SHORT EXERCISE: Print, without altering anything, the lines from the one that holds "before = set(bpy.data.objects)" to the one that holds "obj.data.transform(world)", inclusive. No other lines belong in the output.

RAW DATA:

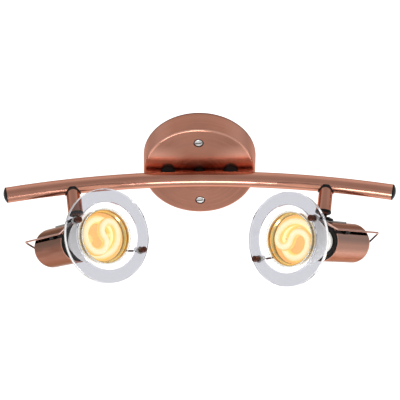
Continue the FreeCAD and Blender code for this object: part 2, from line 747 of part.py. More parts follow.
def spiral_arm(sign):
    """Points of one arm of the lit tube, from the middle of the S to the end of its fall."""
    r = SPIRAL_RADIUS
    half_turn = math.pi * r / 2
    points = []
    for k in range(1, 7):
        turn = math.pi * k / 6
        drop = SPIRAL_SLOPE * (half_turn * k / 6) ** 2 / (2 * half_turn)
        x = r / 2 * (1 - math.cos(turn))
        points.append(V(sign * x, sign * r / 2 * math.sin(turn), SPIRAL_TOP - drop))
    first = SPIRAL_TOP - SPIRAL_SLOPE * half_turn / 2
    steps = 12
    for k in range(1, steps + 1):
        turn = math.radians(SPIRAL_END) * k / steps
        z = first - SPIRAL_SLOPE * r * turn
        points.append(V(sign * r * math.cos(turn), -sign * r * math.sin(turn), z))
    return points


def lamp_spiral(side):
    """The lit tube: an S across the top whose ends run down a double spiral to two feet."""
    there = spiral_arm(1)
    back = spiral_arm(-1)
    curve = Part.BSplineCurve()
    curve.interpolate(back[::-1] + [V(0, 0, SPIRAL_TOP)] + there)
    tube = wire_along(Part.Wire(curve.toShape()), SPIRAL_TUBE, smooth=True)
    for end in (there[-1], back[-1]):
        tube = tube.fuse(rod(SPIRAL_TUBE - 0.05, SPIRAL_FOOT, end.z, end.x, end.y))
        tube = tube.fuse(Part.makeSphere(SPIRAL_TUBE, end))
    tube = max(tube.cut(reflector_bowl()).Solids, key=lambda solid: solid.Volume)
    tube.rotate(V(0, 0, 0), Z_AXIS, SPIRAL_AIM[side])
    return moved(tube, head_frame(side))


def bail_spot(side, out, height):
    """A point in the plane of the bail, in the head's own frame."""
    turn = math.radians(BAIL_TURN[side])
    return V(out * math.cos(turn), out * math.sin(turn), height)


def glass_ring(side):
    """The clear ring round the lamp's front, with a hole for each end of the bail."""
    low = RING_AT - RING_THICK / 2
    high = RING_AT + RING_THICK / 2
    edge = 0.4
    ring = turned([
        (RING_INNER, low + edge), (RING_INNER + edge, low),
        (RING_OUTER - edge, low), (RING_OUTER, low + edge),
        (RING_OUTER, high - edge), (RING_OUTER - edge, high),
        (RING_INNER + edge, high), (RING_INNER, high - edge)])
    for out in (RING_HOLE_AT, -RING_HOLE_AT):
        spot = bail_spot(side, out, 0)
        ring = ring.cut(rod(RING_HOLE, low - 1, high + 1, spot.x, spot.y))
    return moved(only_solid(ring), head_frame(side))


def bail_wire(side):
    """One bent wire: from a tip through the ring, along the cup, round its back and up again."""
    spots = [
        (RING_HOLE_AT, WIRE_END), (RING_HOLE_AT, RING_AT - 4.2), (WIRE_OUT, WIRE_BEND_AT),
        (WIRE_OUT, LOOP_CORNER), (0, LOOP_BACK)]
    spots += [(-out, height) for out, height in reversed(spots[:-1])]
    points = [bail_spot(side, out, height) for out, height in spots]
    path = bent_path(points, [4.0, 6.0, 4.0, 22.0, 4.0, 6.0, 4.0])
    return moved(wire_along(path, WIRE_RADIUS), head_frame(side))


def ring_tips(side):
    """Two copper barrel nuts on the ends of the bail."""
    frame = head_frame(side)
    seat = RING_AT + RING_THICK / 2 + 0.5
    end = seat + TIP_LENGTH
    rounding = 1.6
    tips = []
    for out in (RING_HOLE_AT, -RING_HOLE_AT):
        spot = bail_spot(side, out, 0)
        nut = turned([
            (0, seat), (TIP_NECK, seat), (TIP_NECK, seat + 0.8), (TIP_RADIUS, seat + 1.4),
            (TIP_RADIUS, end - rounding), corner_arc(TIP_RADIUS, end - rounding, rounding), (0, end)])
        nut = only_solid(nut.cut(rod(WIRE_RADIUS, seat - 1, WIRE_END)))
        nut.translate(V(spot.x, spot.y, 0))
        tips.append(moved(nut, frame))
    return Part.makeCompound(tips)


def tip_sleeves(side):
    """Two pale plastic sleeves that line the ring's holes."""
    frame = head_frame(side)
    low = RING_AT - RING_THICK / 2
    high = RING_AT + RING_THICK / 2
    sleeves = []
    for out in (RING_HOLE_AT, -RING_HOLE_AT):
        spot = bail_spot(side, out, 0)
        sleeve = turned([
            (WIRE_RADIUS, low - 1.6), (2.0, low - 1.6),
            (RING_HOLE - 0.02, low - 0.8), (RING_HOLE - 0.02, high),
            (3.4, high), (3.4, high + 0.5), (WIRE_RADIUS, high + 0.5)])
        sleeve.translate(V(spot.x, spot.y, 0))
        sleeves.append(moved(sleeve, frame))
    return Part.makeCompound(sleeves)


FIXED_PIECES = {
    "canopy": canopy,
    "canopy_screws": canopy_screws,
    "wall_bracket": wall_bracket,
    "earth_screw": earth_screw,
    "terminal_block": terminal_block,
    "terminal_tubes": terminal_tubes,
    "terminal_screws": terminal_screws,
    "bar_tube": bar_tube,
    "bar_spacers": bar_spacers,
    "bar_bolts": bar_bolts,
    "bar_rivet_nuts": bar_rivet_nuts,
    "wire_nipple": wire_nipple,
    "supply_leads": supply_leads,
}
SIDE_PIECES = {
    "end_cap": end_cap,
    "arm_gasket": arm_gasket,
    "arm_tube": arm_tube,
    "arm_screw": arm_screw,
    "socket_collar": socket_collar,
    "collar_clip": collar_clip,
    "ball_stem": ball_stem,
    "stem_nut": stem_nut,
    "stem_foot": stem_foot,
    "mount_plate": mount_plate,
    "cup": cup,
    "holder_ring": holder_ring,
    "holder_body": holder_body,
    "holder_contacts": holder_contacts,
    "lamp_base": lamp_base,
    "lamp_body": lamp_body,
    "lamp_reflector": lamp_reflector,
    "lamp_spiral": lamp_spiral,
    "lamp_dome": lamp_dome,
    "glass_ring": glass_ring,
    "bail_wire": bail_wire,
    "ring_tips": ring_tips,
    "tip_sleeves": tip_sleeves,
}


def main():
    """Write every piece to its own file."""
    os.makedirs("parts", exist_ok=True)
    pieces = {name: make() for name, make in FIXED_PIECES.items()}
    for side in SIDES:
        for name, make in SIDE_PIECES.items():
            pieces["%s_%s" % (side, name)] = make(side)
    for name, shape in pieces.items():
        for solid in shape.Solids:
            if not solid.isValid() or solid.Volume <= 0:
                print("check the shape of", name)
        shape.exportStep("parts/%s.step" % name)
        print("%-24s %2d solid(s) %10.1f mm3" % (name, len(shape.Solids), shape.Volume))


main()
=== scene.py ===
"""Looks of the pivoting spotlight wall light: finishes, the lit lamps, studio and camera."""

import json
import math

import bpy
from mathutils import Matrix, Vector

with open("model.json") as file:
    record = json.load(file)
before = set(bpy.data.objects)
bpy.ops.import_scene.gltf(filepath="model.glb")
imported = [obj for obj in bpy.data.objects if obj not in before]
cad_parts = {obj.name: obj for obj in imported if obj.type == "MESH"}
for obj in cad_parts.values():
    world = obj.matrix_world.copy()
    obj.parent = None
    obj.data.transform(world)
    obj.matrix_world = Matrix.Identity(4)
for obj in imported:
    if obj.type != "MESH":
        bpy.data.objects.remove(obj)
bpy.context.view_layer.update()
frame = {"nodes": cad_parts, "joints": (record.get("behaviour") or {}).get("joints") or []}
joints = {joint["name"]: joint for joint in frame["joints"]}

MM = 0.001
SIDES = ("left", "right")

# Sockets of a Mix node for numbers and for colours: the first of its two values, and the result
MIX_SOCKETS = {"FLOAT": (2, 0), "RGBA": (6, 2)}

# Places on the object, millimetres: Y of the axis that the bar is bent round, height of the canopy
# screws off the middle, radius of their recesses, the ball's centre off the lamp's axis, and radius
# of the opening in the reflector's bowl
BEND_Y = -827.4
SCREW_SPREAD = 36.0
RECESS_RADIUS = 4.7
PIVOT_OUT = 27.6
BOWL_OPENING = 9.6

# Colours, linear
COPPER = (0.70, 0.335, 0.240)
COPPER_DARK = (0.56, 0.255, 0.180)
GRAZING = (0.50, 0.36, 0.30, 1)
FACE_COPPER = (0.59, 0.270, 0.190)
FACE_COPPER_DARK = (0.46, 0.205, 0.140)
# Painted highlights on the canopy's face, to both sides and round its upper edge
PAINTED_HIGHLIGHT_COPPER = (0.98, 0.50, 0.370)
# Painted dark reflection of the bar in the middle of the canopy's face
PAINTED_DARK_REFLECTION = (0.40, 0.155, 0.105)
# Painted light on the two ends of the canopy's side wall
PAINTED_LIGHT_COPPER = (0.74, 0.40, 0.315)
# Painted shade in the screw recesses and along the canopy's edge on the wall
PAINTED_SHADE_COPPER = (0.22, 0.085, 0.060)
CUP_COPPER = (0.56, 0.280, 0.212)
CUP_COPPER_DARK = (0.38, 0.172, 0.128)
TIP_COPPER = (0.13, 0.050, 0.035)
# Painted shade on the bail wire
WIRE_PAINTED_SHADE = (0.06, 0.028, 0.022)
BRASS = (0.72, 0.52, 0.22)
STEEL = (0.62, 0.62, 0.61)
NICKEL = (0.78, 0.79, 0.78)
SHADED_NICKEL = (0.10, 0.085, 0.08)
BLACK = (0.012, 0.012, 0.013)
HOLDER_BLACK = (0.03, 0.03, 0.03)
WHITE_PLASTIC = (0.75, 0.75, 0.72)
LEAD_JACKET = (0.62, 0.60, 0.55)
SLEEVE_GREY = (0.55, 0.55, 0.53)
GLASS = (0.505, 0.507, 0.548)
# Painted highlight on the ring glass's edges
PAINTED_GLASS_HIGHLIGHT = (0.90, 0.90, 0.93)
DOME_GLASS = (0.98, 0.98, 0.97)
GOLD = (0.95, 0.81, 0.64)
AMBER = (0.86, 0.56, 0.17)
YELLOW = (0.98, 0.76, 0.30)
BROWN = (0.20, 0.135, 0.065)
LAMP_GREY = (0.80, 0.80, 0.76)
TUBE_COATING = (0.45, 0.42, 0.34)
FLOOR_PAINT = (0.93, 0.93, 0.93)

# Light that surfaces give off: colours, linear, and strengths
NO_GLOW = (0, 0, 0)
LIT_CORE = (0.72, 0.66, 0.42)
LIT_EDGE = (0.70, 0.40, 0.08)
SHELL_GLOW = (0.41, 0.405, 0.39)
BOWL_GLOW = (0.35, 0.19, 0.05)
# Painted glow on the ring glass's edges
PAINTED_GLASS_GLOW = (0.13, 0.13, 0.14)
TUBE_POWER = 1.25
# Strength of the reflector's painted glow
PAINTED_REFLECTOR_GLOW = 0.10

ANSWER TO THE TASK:
before = set(bpy.data.objects)
bpy.ops.import_scene.gltf(filepath="model.glb")
imported = [obj for obj in bpy.data.objects if obj not in before]
cad_parts = {obj.name: obj for obj in imported if obj.type == "MESH"}
for obj in cad_parts.values():
    world = obj.matrix_world.copy()
    obj.parent = None
    obj.data.transform(world)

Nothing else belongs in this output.